In a recent paper, published in Trends in Cognitive Sciences, called « Understanding Faces Evaluation on Social Dimensions » (see here – gated version)  a Princeton team, lead by Alexander Todorov, tried to address the issue of the psychological aspects of such inferences.  Of course, trait inferences, about trustworthiness for instance, have received extensive research attention in both behavioral and fMRI studies. However, research focusing on a single trait dimension is problematic because trait judgments from faces are highly correlated with each other.

«  For example, two trait judgments – how caring and how attractive a person is – accounted for 84% of the variance of trustworthiness judgments that predicted the amygdala activation to faces in an fMRI study of implicit face evaluation. Without independent evidence for the primacy of one trait inference over another, it is equally plausible to argue that ‘caring’ inferences and attractiveness, rather than trustworthiness, drive the response of the amygdala to faces. »

Todorov’s group states the problem differently. When we see a certain face, what do we tend to evaluate ? What kind of dimensions do our inferences take into account ? In order to put aside other affective effects, they recommend studying judgments made from emotionally neutral faces and suggest that « faces are automatically evaluated along the dimensions of valence/trustworthiness and power/dominance. These dimensions define a 2D space within which specific social judgments can be represented ».

They go on and show that « the facial cues used for face evaluation along these dimensions indicate that evaluation of emotionally neutral faces is an overgeneralization of adaptive mechanisms for inferring emotional states with their corresponding behavioral intentions and the ability to implement these intentions ».

But does fave evaluation result from inferences based on emotional expressions alone? Sometimes it is based on more physical cues (dominance inferences are based on signs of strength, age, weight, etc.) as the authors notice, without elaborating the point. Unless this is taken into account, their hypothesis won’t explain our attitudes toward baby faces, which we find « cute » be they sad, surprised, angry or happy. And what about our judgements about face shapes ? Is it possible to find universal features in inferences from physical traits to the whole range of personnality traits drawn from them ? Perhaps there would be « natural » and «social » aspects, as for emotions.

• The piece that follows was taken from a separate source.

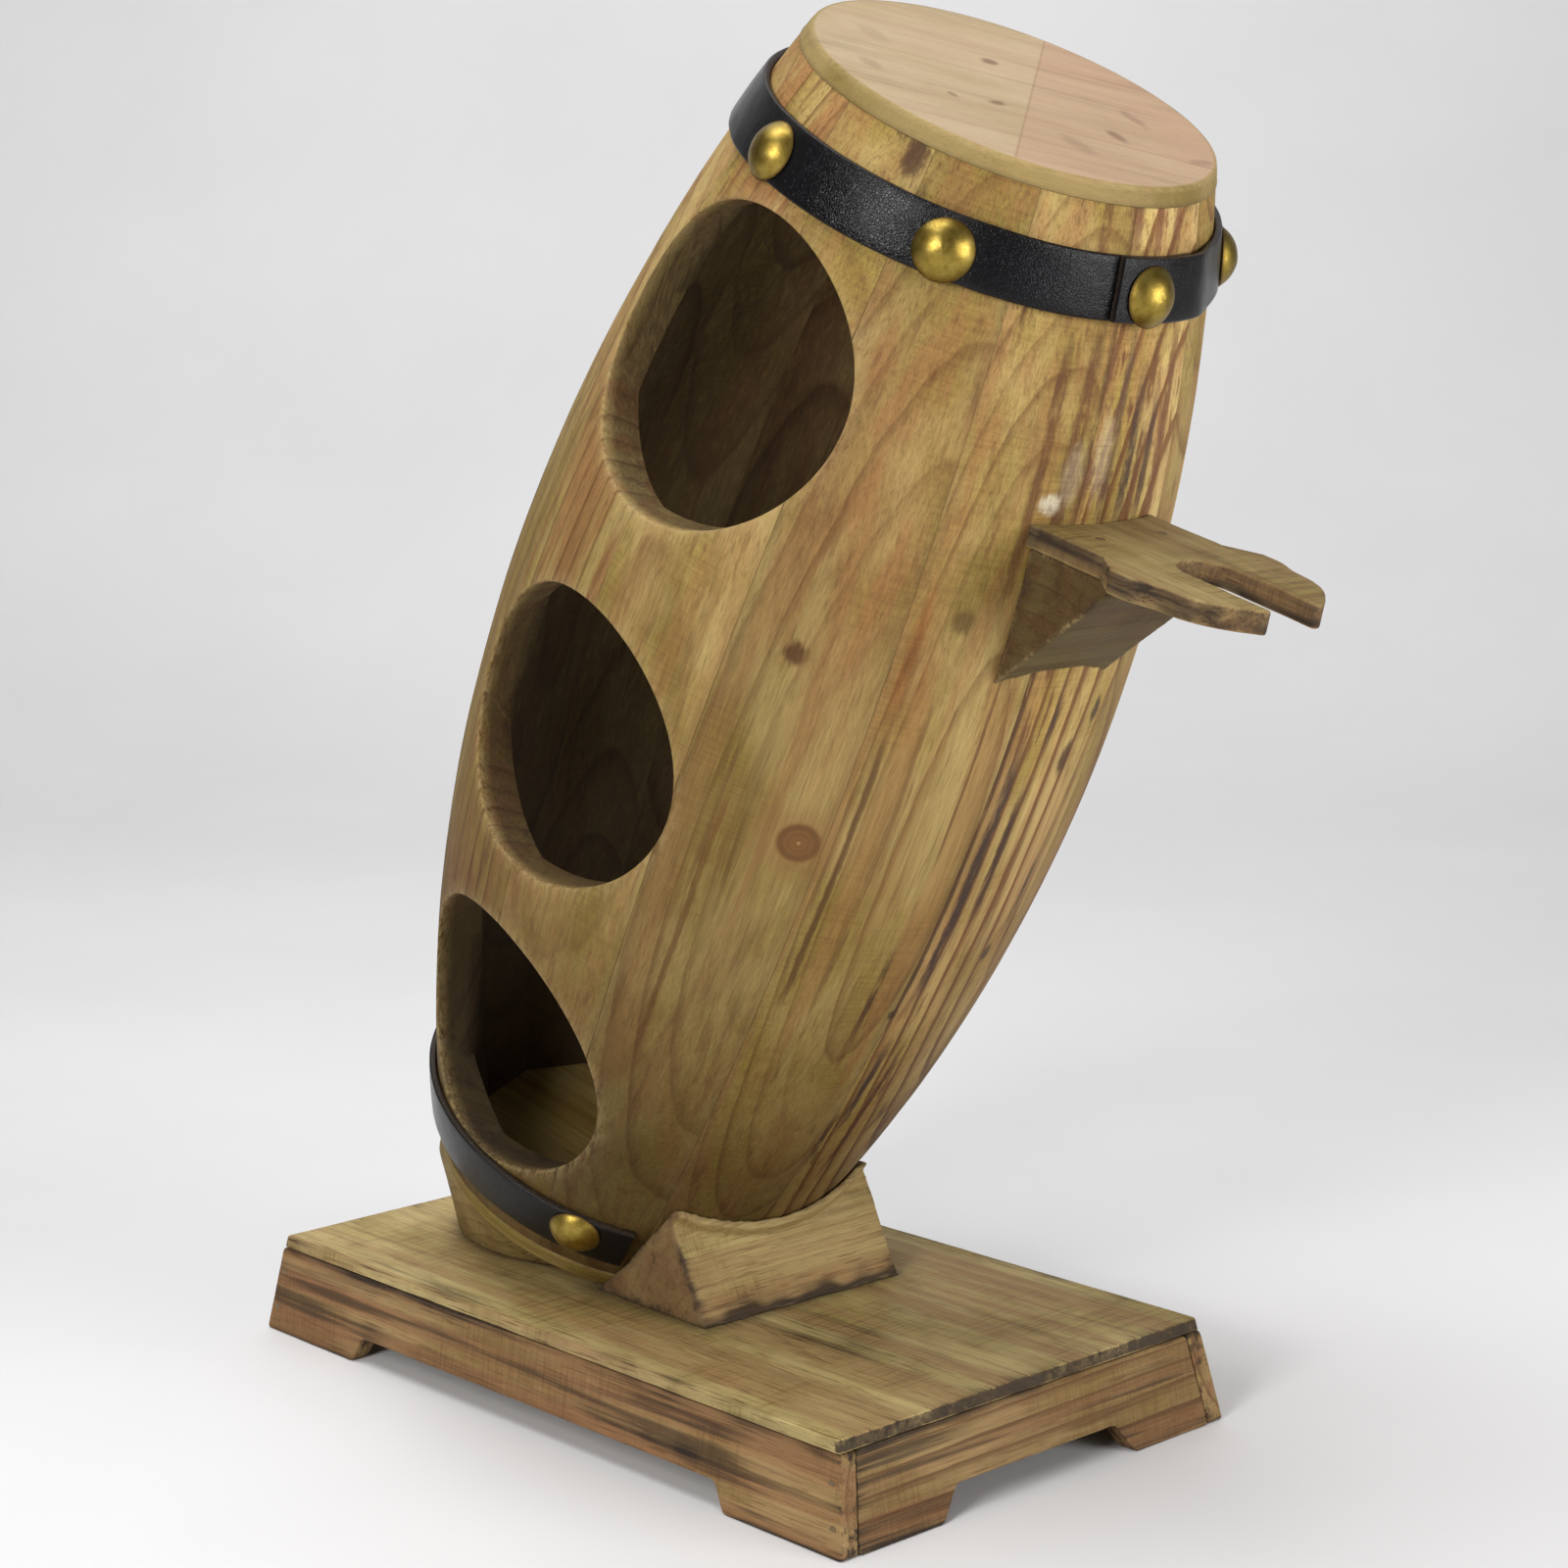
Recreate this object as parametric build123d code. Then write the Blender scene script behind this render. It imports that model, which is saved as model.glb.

Moreover, as (1) the data are obtained in a « blank » context, when subjects have to  no decision to take and no goal to pursue, but just have to « evaluate faces », and as (2) no cross-cultural study is called for, I am a bit sceptical about the methodology. Can one have a « semantic » of facial features, given how much it seems affected by cultural contexts and by specific situtations ? In the previously quoted paper, A.C. Little and note that, if faces affect hiring decisions and could influence voting behaviour …

« changing context from war time to peace time can affect which face receives the most votes (Study 2). Our studies highlight the role of face shape in voting behavior and the role of personal attributions in face perception. We also show that there may be no general characteristics of faces that can win votes, demonstrating that face traits and information about the environment interact in choice of leader. »

Still, it shows what a great field to explore this is.


References

A. Todorov, “Reading  trustworthiness in faces without recognising faces”, Cogn.Neuro., 25/3, 2008, p. 395-410.

Little, A.C. et al. (2007) « Facial appearance affects voting decisions », Evol. Hum. Behav. 28, p. 18–27.

Zebrowitz, L.A. and McDonald, S.M. (1991) « The impact of litigants’ babyfaceness and attractiveness on adjudications in small claims courts », Law Behav. 15, p. 603–623.

1 Comment

  • comment-avatar
    Colin Holbrook 17 February 2009 (11:26)

    I found this post quite timely, having recently used subliminal and supraliminal emotive face stimuli in cross-cultural research conducted in the US and in Tibet. Your observation that assessing the import of different sorts of faces on judgments and behaviour requires a contextual goal or evaluation task was especially on target. In the studies I conducted with the help of Paulo Sousa, Jennifer Hahn-Holbrook and Drubgyal Naktsang, we compared the influence of subliminal happy, angry, or skull faces on evaluations of authors who either affirmed or derided the participants’ national culture- a task used to measure “worldview defense” or “coalitional broadcasting” in related terror management and coalitional psychology literatures. Although we found much of interest (at least to us!), one finding in particular highlights the way that context can mitigate the behavioral effects of face stimuli. The subliminal angry face manipulation led to both increased disliking of the critical author (as one might guess) and increased liking for the laudatory author (which does not follow from a simple valence-based model of bias). In a similar study conducted by Piotr Winkielman and colleagues (2005), however, subliminal angry faces were found to decrease appreciation of an alternative dependent measure… Kool-Aid enjoyment. Although there were several differences between our studies and Winkielman’s which render direct comparisons dubious, we can at least cautiously speculate that angry faces may increase liking of certain positive stimuli (e.g. pro-ingroup authors) but decrease liking of other domains (e.g. drinks). The growing literature on affective appraisals strongly bolsters this idea. It seems that articulating how subtle and gross affect influences decision making across fluctuating contexts will require more than blackbox adaptive hypotheses. We need to understand the physical mechanics underlying these behaviours. Reference Winkielman, P., Berridge, K. C., & Wilbarger, J. L. (2005). Unconscious affective reactions to masked happy versus angry faces influence consumption behavior and judgments of value. Personality and Social Psychology Bulletin, 1, 121-135.